• [Recorded data]:

::::

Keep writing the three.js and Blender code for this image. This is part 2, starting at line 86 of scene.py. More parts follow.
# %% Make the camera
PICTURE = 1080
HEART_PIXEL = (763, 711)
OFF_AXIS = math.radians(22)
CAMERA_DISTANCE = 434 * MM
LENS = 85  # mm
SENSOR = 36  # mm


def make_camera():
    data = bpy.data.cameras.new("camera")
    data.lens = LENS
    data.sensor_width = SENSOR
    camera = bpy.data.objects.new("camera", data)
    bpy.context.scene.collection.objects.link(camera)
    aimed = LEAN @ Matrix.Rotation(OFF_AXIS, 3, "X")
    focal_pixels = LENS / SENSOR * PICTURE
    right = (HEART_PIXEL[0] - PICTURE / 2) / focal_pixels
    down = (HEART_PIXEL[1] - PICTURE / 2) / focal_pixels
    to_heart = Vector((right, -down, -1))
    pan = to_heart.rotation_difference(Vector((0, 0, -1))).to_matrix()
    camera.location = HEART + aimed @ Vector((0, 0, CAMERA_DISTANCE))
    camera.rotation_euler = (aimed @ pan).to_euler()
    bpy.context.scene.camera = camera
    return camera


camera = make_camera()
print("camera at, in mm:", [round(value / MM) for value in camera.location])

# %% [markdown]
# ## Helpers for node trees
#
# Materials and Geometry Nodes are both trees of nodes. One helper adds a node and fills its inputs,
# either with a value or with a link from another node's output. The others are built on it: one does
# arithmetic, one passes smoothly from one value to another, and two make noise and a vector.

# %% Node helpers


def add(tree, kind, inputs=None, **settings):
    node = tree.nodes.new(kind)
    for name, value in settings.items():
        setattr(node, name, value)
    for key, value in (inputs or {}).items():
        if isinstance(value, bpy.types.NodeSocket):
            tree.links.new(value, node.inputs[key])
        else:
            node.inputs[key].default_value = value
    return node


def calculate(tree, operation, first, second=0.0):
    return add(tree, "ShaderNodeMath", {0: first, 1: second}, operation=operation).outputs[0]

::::

From the first line above through the line that contains "SENSOR = 36", quote each line exactly. Output nothing more.

Keep writing the three.js and Blender code for this image. This is part 2, starting at line 86 of scene.py. More parts follow.
# %% Make the camera
PICTURE = 1080
HEART_PIXEL = (763, 711)
OFF_AXIS = math.radians(22)
CAMERA_DISTANCE = 434 * MM
LENS = 85  # mm
SENSOR = 36  # mm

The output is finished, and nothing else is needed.